Characterization and catalytic behavior of hydrotalcite-derived Ni–Al catalysts for methane decomposition

Abstract

A series of Ni catalysts were prepared from Ni–Al hydrotalcite-like compounds (HTlcs) by varying the Ni/Al molar ratio (1–4) and calcination temperature (773–1173 K) of HTlcs. The catalysts were reduced with H2 at 1073 K and tested for CH4 decomposition at 773–923 K on a thermal gravimeter. Various techniques including N2 physical adsorption, XRD, H2-TPR, XPS, HAADF-STEM, TEM, and Raman were applied to characterize the catalysts and the as-produced carbon. The characterizations show that calcination of Ni–Al HTlcs leads to Ni(Al)O solid solution and minor NiO and/or NiAl2O4 spinel may be formed depending on the Ni/Al ratio and calcination temperature; upon reduction at 1073 K, most nickel species are reduced to metallic Ni.
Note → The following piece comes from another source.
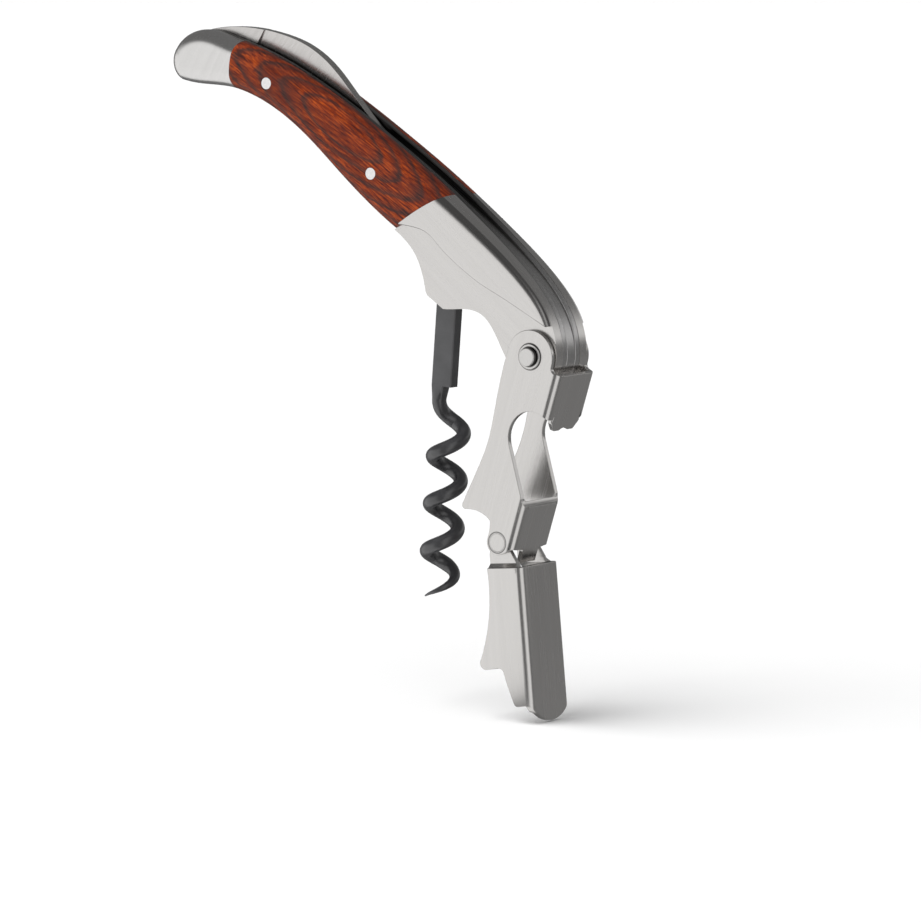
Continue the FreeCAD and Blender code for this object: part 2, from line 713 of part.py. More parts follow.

In CH4 decomposition, carbon yield shows a volcano-type dependence on the Ni content with the optimum Ni/Al ratio equal to 3. On the other hand, carbon yield is affected by the calcination temperature of the Ni3Al HTlcs to a small extent. Carbon yield is also significantly affected by the reaction temperature, which decreases remarkably with a rise of temperature to 923 K. TEM and Raman indicate that fish-bone carbon nanofibers are formed at 773–823 K, whereas multi-walled carbon nanotubes are formed at 873–923 K.